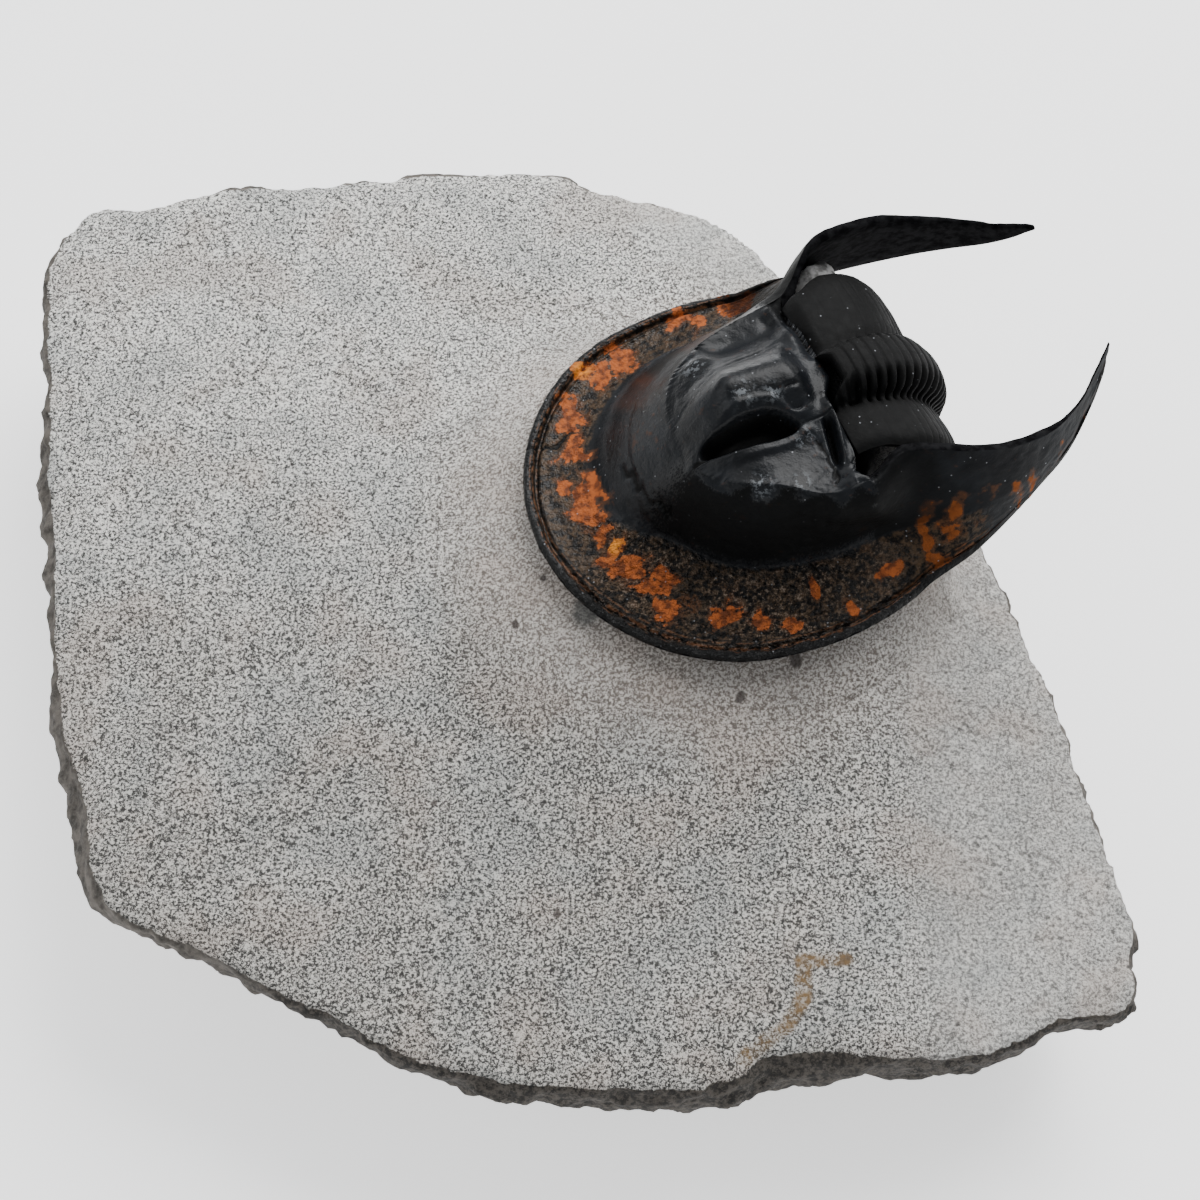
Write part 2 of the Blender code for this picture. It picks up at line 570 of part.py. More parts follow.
def make_bed_rock():
    """The rock that the thorax is rolled round: a lying half cylinder."""
    mesh = bmesh.new()
    bmesh.ops.create_cone(
        mesh, cap_ends=True, segments=40, radius1=BED_RADIUS * MM, radius2=BED_RADIUS * MM,
        depth=2 * BED_HALF_WIDTH * MM,
    )
    bmesh.ops.rotate(mesh, verts=mesh.verts, matrix=Matrix.Rotation(math.pi / 2, 3, "X"))
    axis = Vector((ROLL_AXIS[0] * MM, 0, ROLL_AXIS[1] * MM))
    bmesh.ops.translate(mesh, verts=mesh.verts, vec=axis)
    everything = mesh.verts[:] + mesh.edges[:] + mesh.faces[:]
    cut = bmesh.ops.bisect_plane(
        mesh, geom=everything, plane_co=(BED_FRONT * MM, 0, 0), plane_no=(1, 0, 0),
        clear_inner=True,
    )
    edges = [item for item in cut["geom_cut"] if isinstance(item, bmesh.types.BMEdge)]
    bmesh.ops.edgeloop_fill(mesh, edges=edges)
    return laid_on_slab(made(mesh, "bed rock"))


def make_block(name, low, high):
    """A box given by two corners in the animal's axes."""
    mesh = bmesh.new()
    bmesh.ops.create_cube(mesh, size=1.0)
    for vertex in mesh.verts:
        for axis in range(3):
            share = vertex.co[axis] + 0.5
            vertex.co[axis] = (low[axis] + (high[axis] - low[axis]) * share) * MM
    return laid_on_slab(made(mesh, name))


def make_web_rock(side):
    """Rock left between a horn's base and the thorax."""
    skin = Skin()
    skin.side = side
    rows = []
    for place, top in WEB_TOPS:
        rim, foot, crest = inner_row(place, FIT_GAP)[:3]
        peak = mix(foot, crest, (top - foot[2]) / (crest[2] - foot[2]))
        rows.append([
            (rim[0], WEB_INSIDE, ROCK_ROOT), (rim[0], WEB_INSIDE, top - WEB_SHOULDER), peak, foot,
            rim, (rim[0], rim[1] - WEB_RIM_INSET, ROCK_ROOT),
        ])
    for row, following in zip(rows, rows[1:]):
        skin.strip(row + row[:1], following + following[:1])
    skin.face(rows[0])
    skin.face(rows[-1])
    return skin.made("web rock")


def add_rock(matrix, pieces, helpers):
    """Unions the rock under the animal into the slab."""
    for piece in pieces:
        helpers.objects.link(piece)
        piece.hide_render = True
        piece.hide_set(True)
        modifier = matrix.modifiers.new(piece.name, "BOOLEAN")
        modifier.operation = "UNION"
        modifier.solver = "EXACT"
        modifier.object = piece


def painted(obj, colour, roughness):
    material = bpy.data.materials.new(obj.name)
    material.use_nodes = True
    shader = material.node_tree.nodes["Principled BSDF"]
    shader.inputs["Base Color"].default_value = (*colour, 1)
    shader.inputs["Roughness"].default_value = roughness
    obj.data.materials.append(material)
    return obj


def main():
    for obj in list(bpy.data.objects):
        bpy.data.objects.remove(obj)
    parts = bpy.data.collections.new(COLLECTION)
    helpers = bpy.data.collections.new("rock helpers")
    bpy.context.scene.collection.children.link(parts)
    bpy.context.scene.collection.children.link(helpers)

    matrix = painted(make_slab(), (0.36, 0.35, 0.33), 0.9)
    shell = (0.02, 0.021, 0.024)
    nodes = [matrix, painted(make_cephalon(), shell, 0.3), painted(make_thorax(), shell, 0.3)]
    nodes.append(painted(make_pygidium(), shell, 0.3))
    for node in nodes:
        parts.objects.link(node)
    rock = [make_vault_rock(), make_block("rear fill", *REAR_FILL), make_bed_rock()]
    add_rock(matrix, rock + [make_web_rock(1), make_web_rock(-1)], helpers)


main()
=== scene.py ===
# %% [markdown]
# # A harpid trilobite on its limestone slab
#
# A harpid is a trilobite whose head shield spreads into a wide brim and runs back in two long
# horns. This one was freed from grey limestone by hand, so the black shell stands proud on a low
# pedestal, and its body is rolled down behind the head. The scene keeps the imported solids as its
# frame and replaces each with a detailed piece in the same place: the slab, the head, the ribbed
# thorax and the small tail.

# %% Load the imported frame
import math

import bpy
import numpy as np
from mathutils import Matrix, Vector, noise


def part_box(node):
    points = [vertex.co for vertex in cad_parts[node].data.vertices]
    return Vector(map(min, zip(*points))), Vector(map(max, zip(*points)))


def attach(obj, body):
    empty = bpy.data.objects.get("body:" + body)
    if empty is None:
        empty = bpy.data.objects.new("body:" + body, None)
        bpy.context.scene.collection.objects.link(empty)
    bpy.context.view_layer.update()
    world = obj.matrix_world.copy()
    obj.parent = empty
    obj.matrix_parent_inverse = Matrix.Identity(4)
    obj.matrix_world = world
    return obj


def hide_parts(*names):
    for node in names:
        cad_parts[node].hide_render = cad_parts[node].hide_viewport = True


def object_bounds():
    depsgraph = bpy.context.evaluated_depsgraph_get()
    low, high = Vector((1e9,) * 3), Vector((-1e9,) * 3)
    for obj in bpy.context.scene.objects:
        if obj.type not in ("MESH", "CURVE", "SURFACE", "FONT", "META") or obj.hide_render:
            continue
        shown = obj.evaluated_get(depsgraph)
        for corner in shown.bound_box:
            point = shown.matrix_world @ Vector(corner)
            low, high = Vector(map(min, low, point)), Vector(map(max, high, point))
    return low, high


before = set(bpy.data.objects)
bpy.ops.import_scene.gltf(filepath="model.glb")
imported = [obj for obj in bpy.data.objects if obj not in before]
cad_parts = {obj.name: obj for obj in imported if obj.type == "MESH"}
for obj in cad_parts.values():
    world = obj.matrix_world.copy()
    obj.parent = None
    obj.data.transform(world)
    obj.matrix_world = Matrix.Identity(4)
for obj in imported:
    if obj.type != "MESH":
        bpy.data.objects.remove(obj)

cad_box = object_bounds()


def select_only(chosen):
    """Selects these objects and nothing else, with the first of them active."""
    for obj in bpy.context.selected_objects:
        obj.select_set(False)
    for obj in chosen:
        obj.select_set(True)
    if chosen:
        bpy.context.view_layer.objects.active = chosen[0]


select_only([])
print("the frame holds", ", ".join(sorted(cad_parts)))

# %% [markdown]
# ## The animal's own axes
#
# A shell is easier to describe along the animal than along the slab. So a runs back from the front
# of the brim, l runs out to the right side, and d runs up from the plane of the brim's edge, all in
# millimetres. One function turns such points into the scene's metres, and one turns them back.

# %% Axes
MM = 0.001
HEAD_FRONT = (-1.2, 0.6)           # where the front of the brim lies, mm
HEAD_TURN = math.radians(23.7)     # how far the animal is turned from the X axis
BRIM_PLANE = 21.0                  # height of the brim's edge above the table, mm
COS, SIN = math.cos(HEAD_TURN), math.sin(HEAD_TURN)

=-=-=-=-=

THE TASK => Please set down all the data word for word.

SOLUTION =>
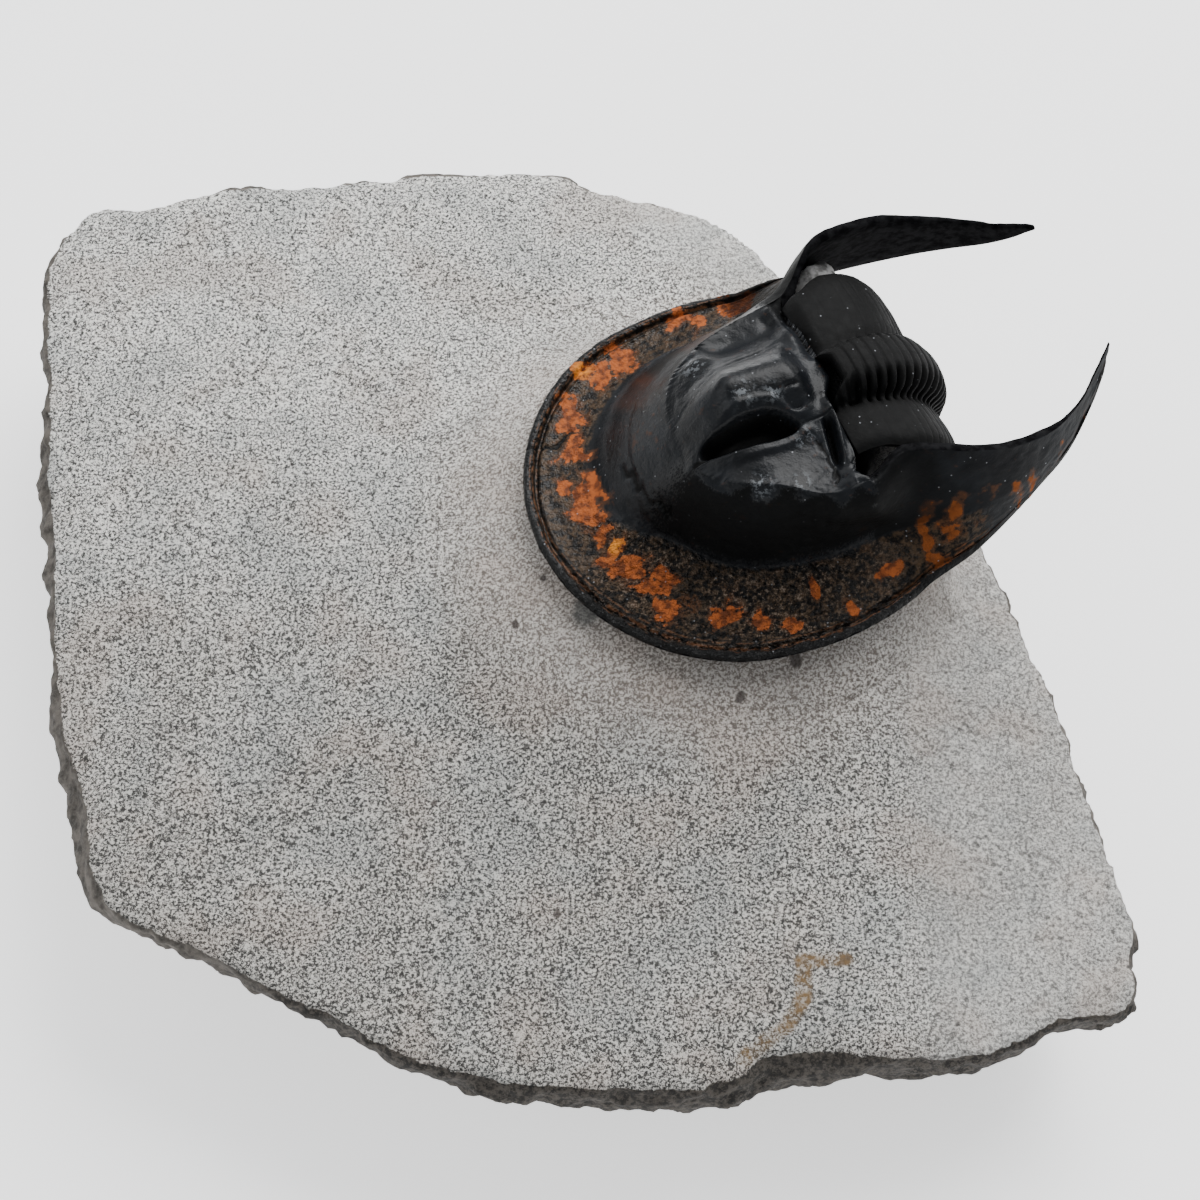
Write part 2 of the Blender code for this picture. It picks up at line 570 of part.py. More parts follow.
def make_bed_rock():
    """The rock that the thorax is rolled round: a lying half cylinder."""
    mesh = bmesh.new()
    bmesh.ops.create_cone(
        mesh, cap_ends=True, segments=40, radius1=BED_RADIUS * MM, radius2=BED_RADIUS * MM,
        depth=2 * BED_HALF_WIDTH * MM,
    )
    bmesh.ops.rotate(mesh, verts=mesh.verts, matrix=Matrix.Rotation(math.pi / 2, 3, "X"))
    axis = Vector((ROLL_AXIS[0] * MM, 0, ROLL_AXIS[1] * MM))
    bmesh.ops.translate(mesh, verts=mesh.verts, vec=axis)
    everything = mesh.verts[:] + mesh.edges[:] + mesh.faces[:]
    cut = bmesh.ops.bisect_plane(
        mesh, geom=everything, plane_co=(BED_FRONT * MM, 0, 0), plane_no=(1, 0, 0),
        clear_inner=True,
    )
    edges = [item for item in cut["geom_cut"] if isinstance(item, bmesh.types.BMEdge)]
    bmesh.ops.edgeloop_fill(mesh, edges=edges)
    return laid_on_slab(made(mesh, "bed rock"))


def make_block(name, low, high):
    """A box given by two corners in the animal's axes."""
    mesh = bmesh.new()
    bmesh.ops.create_cube(mesh, size=1.0)
    for vertex in mesh.verts:
        for axis in range(3):
            share = vertex.co[axis] + 0.5
            vertex.co[axis] = (low[axis] + (high[axis] - low[axis]) * share) * MM
    return laid_on_slab(made(mesh, name))


def make_web_rock(side):
    """Rock left between a horn's base and the thorax."""
    skin = Skin()
    skin.side = side
    rows = []
    for place, top in WEB_TOPS:
        rim, foot, crest = inner_row(place, FIT_GAP)[:3]
        peak = mix(foot, crest, (top - foot[2]) / (crest[2] - foot[2]))
        rows.append([
            (rim[0], WEB_INSIDE, ROCK_ROOT), (rim[0], WEB_INSIDE, top - WEB_SHOULDER), peak, foot,
            rim, (rim[0], rim[1] - WEB_RIM_INSET, ROCK_ROOT),
        ])
    for row, following in zip(rows, rows[1:]):
        skin.strip(row + row[:1], following + following[:1])
    skin.face(rows[0])
    skin.face(rows[-1])
    return skin.made("web rock")


def add_rock(matrix, pieces, helpers):
    """Unions the rock under the animal into the slab."""
    for piece in pieces:
        helpers.objects.link(piece)
        piece.hide_render = True
        piece.hide_set(True)
        modifier = matrix.modifiers.new(piece.name, "BOOLEAN")
        modifier.operation = "UNION"
        modifier.solver = "EXACT"
        modifier.object = piece


def painted(obj, colour, roughness):
    material = bpy.data.materials.new(obj.name)
    material.use_nodes = True
    shader = material.node_tree.nodes["Principled BSDF"]
    shader.inputs["Base Color"].default_value = (*colour, 1)
    shader.inputs["Roughness"].default_value = roughness
    obj.data.materials.append(material)
    return obj


def main():
    for obj in list(bpy.data.objects):
        bpy.data.objects.remove(obj)
    parts = bpy.data.collections.new(COLLECTION)
    helpers = bpy.data.collections.new("rock helpers")
    bpy.context.scene.collection.children.link(parts)
    bpy.context.scene.collection.children.link(helpers)

    matrix = painted(make_slab(), (0.36, 0.35, 0.33), 0.9)
    shell = (0.02, 0.021, 0.024)
    nodes = [matrix, painted(make_cephalon(), shell, 0.3), painted(make_thorax(), shell, 0.3)]
    nodes.append(painted(make_pygidium(), shell, 0.3))
    for node in nodes:
        parts.objects.link(node)
    rock = [make_vault_rock(), make_block("rear fill", *REAR_FILL), make_bed_rock()]
    add_rock(matrix, rock + [make_web_rock(1), make_web_rock(-1)], helpers)


main()
=== scene.py ===
# %% [markdown]
# # A harpid trilobite on its limestone slab
#
# A harpid is a trilobite whose head shield spreads into a wide brim and runs back in two long
# horns. This one was freed from grey limestone by hand, so the black shell stands proud on a low
# pedestal, and its body is rolled down behind the head. The scene keeps the imported solids as its
# frame and replaces each with a detailed piece in the same place: the slab, the head, the ribbed
# thorax and the small tail.

# %% Load the imported frame
import math

import bpy
import numpy as np
from mathutils import Matrix, Vector, noise


def part_box(node):
    points = [vertex.co for vertex in cad_parts[node].data.vertices]
    return Vector(map(min, zip(*points))), Vector(map(max, zip(*points)))


def attach(obj, body):
    empty = bpy.data.objects.get("body:" + body)
    if empty is None:
        empty = bpy.data.objects.new("body:" + body, None)
        bpy.context.scene.collection.objects.link(empty)
    bpy.context.view_layer.update()
    world = obj.matrix_world.copy()
    obj.parent = empty
    obj.matrix_parent_inverse = Matrix.Identity(4)
    obj.matrix_world = world
    return obj


def hide_parts(*names):
    for node in names:
        cad_parts[node].hide_render = cad_parts[node].hide_viewport = True


def object_bounds():
    depsgraph = bpy.context.evaluated_depsgraph_get()
    low, high = Vector((1e9,) * 3), Vector((-1e9,) * 3)
    for obj in bpy.context.scene.objects:
        if obj.type not in ("MESH", "CURVE", "SURFACE", "FONT", "META") or obj.hide_render:
            continue
        shown = obj.evaluated_get(depsgraph)
        for corner in shown.bound_box:
            point = shown.matrix_world @ Vector(corner)
            low, high = Vector(map(min, low, point)), Vector(map(max, high, point))
    return low, high


before = set(bpy.data.objects)
bpy.ops.import_scene.gltf(filepath="model.glb")
imported = [obj for obj in bpy.data.objects if obj not in before]
cad_parts = {obj.name: obj for obj in imported if obj.type == "MESH"}
for obj in cad_parts.values():
    world = obj.matrix_world.copy()
    obj.parent = None
    obj.data.transform(world)
    obj.matrix_world = Matrix.Identity(4)
for obj in imported:
    if obj.type != "MESH":
        bpy.data.objects.remove(obj)

cad_box = object_bounds()


def select_only(chosen):
    """Selects these objects and nothing else, with the first of them active."""
    for obj in bpy.context.selected_objects:
        obj.select_set(False)
    for obj in chosen:
        obj.select_set(True)
    if chosen:
        bpy.context.view_layer.objects.active = chosen[0]


select_only([])
print("the frame holds", ", ".join(sorted(cad_parts)))

# %% [markdown]
# ## The animal's own axes
#
# A shell is easier to describe along the animal than along the slab. So a runs back from the front
# of the brim, l runs out to the right side, and d runs up from the plane of the brim's edge, all in
# millimetres. One function turns such points into the scene's metres, and one turns them back.

# %% Axes
MM = 0.001
HEAD_FRONT = (-1.2, 0.6)           # where the front of the brim lies, mm
HEAD_TURN = math.radians(23.7)     # how far the animal is turned from the X axis
BRIM_PLANE = 21.0                  # height of the brim's edge above the table, mm
COS, SIN = math.cos(HEAD_TURN), math.sin(HEAD_TURN)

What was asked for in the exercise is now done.